- _JOB_: From the entries that follow, reproduce exactly and only the lines from the line with "base_pad();" to the line with "record = json.load(file)", endpoints included.

— start —

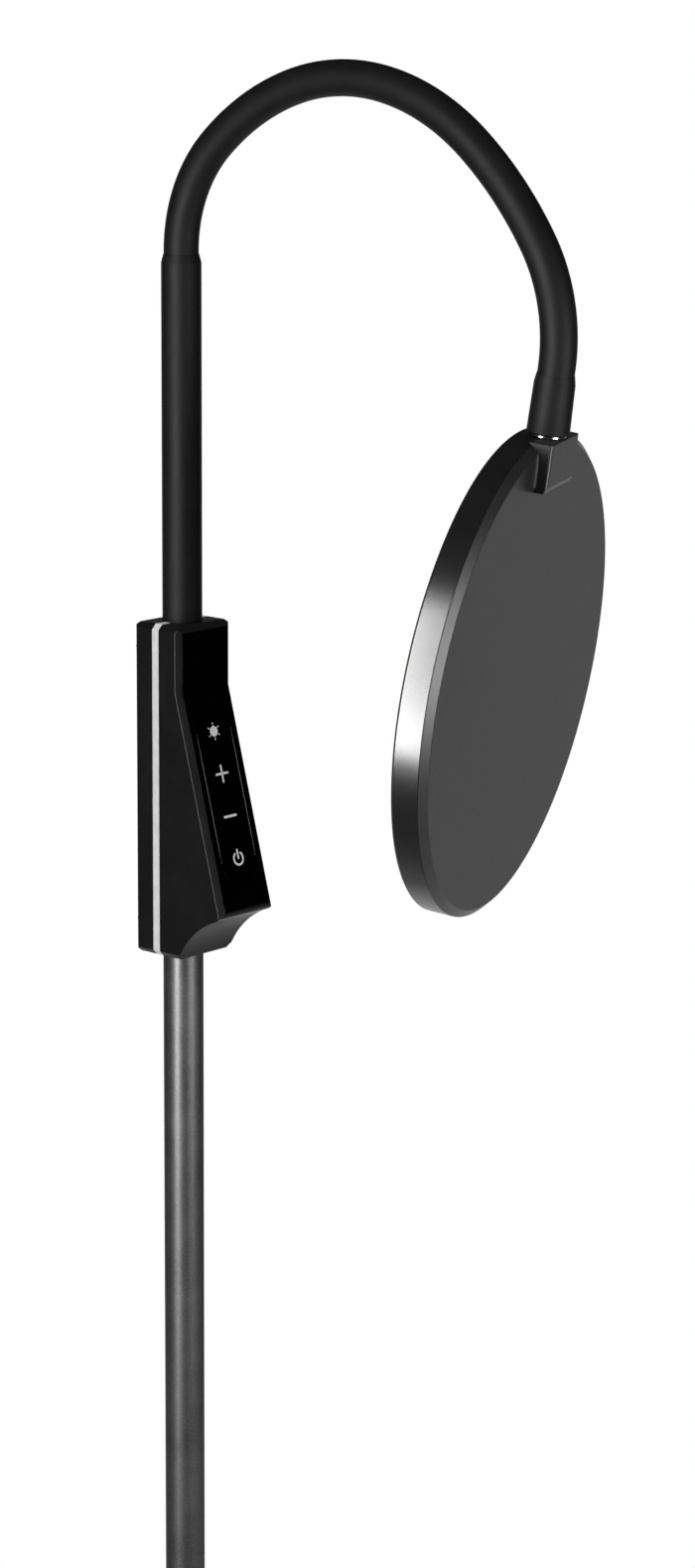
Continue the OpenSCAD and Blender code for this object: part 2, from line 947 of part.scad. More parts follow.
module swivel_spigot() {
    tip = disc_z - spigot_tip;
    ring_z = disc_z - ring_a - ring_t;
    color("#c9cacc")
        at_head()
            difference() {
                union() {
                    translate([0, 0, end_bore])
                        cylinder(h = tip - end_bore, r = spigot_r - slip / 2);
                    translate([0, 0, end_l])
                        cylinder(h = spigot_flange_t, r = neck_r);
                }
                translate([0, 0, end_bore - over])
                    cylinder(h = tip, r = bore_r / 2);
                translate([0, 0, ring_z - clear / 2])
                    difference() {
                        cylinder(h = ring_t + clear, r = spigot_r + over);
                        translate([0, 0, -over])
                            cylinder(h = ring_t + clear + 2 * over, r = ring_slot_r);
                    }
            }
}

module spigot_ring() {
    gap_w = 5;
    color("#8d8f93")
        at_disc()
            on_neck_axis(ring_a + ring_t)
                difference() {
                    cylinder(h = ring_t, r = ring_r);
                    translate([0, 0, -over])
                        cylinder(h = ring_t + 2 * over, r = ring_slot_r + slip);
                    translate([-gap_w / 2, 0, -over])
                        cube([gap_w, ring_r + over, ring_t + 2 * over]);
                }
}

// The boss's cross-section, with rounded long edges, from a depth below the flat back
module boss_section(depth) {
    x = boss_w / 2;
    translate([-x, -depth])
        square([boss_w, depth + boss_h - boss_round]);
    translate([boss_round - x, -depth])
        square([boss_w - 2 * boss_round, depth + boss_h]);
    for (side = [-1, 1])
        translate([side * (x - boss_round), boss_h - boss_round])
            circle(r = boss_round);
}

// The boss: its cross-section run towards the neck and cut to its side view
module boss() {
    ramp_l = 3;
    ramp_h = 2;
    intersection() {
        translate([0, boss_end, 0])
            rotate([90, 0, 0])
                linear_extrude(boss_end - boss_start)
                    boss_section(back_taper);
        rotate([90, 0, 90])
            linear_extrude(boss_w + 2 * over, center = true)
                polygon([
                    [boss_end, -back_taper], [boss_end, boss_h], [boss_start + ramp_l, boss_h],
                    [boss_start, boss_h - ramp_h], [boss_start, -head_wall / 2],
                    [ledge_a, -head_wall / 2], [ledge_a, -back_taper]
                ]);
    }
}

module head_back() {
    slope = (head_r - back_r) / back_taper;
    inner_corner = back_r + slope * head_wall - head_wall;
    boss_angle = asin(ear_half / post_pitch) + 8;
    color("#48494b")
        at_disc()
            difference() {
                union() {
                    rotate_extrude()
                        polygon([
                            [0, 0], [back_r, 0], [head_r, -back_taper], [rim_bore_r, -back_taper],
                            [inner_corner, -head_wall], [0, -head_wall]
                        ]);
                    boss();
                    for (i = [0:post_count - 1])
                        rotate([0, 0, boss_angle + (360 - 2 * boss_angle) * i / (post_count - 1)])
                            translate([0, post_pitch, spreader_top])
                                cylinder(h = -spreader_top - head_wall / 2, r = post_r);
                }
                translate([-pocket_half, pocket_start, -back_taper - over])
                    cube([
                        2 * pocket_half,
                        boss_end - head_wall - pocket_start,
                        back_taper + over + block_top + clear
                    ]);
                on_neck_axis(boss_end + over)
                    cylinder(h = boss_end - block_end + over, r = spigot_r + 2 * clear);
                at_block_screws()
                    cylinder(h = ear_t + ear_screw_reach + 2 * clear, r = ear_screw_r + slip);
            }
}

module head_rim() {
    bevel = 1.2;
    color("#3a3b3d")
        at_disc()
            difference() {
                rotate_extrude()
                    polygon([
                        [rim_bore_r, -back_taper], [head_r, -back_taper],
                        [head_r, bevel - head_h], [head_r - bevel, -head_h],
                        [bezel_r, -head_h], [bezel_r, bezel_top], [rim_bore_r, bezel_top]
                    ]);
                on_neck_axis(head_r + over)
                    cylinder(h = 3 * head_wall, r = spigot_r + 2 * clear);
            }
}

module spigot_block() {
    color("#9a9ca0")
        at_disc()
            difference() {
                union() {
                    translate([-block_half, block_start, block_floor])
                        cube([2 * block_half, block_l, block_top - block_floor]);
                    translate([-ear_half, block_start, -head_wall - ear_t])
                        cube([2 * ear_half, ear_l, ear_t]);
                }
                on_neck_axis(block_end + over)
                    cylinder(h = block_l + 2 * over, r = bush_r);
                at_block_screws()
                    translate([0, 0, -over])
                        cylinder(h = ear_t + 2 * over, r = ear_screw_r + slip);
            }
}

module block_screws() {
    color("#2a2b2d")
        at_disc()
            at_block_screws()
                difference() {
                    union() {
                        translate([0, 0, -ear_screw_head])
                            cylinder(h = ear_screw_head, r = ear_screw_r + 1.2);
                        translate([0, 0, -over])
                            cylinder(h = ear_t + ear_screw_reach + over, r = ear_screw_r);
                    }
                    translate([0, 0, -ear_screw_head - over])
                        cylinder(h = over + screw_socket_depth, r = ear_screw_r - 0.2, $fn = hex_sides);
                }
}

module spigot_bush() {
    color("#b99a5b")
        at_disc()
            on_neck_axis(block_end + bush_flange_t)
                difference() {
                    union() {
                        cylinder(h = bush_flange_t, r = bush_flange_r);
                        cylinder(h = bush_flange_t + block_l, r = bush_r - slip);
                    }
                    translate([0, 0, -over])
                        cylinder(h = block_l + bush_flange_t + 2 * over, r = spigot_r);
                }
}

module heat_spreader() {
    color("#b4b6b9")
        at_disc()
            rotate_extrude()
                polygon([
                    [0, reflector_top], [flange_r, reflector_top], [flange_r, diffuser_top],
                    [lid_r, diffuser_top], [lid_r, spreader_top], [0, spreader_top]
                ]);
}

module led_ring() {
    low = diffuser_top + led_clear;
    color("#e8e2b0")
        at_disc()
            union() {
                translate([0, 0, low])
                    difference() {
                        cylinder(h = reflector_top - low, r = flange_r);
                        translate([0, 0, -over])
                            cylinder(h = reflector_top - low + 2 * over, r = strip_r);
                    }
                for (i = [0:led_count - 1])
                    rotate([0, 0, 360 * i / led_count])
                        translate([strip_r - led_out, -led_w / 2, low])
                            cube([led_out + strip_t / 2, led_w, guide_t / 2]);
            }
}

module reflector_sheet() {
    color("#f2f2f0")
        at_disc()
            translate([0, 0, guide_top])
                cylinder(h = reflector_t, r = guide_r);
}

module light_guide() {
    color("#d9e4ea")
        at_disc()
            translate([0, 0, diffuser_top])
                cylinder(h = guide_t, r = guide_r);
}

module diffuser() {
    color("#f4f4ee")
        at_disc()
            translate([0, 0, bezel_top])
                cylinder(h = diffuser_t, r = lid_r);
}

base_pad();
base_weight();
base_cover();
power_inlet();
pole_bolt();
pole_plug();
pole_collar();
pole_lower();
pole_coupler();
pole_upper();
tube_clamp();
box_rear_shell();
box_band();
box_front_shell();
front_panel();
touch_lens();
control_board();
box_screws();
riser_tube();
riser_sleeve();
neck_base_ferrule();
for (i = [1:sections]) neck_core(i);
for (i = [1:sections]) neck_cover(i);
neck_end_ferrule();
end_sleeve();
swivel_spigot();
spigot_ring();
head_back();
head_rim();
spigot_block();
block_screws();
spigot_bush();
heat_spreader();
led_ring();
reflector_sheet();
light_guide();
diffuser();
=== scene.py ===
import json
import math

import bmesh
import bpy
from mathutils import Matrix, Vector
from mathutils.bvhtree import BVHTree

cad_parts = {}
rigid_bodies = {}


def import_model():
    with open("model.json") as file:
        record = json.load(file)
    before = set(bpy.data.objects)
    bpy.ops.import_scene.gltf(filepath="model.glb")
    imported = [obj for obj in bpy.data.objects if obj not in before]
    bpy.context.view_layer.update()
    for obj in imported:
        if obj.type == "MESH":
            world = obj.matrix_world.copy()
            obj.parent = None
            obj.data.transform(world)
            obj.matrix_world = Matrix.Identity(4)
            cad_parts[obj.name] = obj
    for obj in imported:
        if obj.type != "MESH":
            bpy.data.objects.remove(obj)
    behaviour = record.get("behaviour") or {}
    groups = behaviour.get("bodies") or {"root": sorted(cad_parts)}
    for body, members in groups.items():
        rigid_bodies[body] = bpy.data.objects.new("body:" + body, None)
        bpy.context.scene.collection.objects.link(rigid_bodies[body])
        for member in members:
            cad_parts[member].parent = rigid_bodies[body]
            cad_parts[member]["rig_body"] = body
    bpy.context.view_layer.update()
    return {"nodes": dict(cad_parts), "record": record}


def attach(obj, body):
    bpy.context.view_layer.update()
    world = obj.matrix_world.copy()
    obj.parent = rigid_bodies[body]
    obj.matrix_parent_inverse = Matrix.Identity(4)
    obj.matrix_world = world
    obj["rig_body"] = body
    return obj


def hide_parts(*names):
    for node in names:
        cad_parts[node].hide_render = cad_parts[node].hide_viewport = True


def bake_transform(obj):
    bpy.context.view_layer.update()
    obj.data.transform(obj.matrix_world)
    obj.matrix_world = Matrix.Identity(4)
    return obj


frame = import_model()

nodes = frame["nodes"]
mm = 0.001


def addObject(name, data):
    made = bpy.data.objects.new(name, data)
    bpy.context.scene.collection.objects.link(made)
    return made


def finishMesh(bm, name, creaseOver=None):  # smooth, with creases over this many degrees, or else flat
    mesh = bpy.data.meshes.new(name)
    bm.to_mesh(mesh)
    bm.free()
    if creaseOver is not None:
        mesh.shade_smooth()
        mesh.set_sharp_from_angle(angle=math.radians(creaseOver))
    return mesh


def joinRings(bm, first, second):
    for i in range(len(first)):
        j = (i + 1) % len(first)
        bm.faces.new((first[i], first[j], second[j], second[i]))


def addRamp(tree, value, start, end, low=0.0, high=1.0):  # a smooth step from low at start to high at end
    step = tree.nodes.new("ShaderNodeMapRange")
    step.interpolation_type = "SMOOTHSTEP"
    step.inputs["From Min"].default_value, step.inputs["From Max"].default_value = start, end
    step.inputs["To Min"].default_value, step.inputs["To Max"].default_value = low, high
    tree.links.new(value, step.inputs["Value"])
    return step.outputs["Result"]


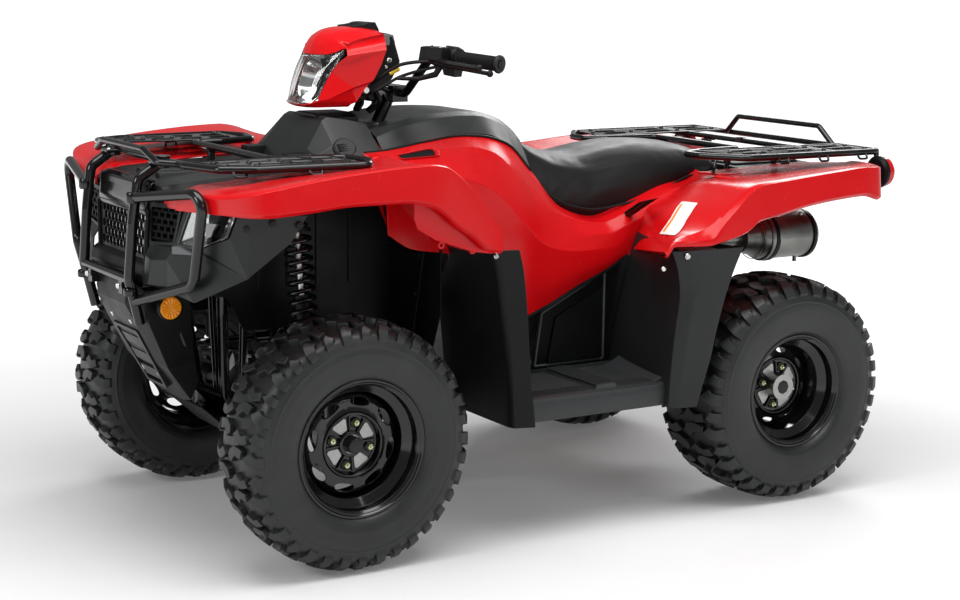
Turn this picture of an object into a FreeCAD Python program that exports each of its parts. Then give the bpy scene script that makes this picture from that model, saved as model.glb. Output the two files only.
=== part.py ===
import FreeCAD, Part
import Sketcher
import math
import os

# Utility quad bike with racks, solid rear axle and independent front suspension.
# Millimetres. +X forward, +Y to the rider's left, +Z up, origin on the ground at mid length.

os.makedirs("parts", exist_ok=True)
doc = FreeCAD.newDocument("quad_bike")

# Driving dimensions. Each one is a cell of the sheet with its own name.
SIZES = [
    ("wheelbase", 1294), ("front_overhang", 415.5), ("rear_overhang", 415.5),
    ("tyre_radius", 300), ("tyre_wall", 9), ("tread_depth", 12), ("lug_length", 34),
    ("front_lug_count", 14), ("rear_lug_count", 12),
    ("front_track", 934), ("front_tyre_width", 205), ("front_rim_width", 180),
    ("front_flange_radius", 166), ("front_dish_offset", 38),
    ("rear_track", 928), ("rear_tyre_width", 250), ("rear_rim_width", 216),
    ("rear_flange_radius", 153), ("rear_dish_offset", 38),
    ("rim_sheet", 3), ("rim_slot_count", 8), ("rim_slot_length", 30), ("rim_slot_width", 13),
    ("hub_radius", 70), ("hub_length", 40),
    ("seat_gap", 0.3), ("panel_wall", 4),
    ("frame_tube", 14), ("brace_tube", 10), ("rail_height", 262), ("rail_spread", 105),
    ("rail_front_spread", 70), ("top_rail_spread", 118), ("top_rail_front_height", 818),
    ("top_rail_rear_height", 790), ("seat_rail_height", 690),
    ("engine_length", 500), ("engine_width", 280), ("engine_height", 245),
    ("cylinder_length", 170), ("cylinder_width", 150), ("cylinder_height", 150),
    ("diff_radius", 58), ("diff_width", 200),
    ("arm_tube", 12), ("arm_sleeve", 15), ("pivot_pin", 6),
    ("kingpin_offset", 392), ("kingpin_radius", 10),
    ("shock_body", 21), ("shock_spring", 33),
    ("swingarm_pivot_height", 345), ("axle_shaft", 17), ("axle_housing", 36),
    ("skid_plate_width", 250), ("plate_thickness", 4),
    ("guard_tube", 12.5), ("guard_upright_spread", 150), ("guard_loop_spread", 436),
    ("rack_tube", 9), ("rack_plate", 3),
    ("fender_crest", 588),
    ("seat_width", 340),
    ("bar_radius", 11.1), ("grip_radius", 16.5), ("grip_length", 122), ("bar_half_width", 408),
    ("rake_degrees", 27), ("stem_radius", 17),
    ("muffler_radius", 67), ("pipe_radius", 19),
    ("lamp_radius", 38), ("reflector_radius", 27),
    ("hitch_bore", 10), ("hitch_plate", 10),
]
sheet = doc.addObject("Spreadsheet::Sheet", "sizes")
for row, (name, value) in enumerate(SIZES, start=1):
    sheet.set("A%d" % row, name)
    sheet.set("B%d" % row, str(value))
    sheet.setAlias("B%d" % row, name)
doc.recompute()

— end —

- _SOLUTION TO THIS PROBLEM_:
base_pad();
base_weight();
base_cover();
power_inlet();
pole_bolt();
pole_plug();
pole_collar();
pole_lower();
pole_coupler();
pole_upper();
tube_clamp();
box_rear_shell();
box_band();
box_front_shell();
front_panel();
touch_lens();
control_board();
box_screws();
riser_tube();
riser_sleeve();
neck_base_ferrule();
for (i = [1:sections]) neck_core(i);
for (i = [1:sections]) neck_cover(i);
neck_end_ferrule();
end_sleeve();
swivel_spigot();
spigot_ring();
head_back();
head_rim();
spigot_block();
block_screws();
spigot_bush();
heat_spreader();
led_ring();
reflector_sheet();
light_guide();
diffuser();
=== scene.py ===
import json
import math

import bmesh
import bpy
from mathutils import Matrix, Vector
from mathutils.bvhtree import BVHTree

cad_parts = {}
rigid_bodies = {}


def import_model():
    with open("model.json") as file:
        record = json.load(file)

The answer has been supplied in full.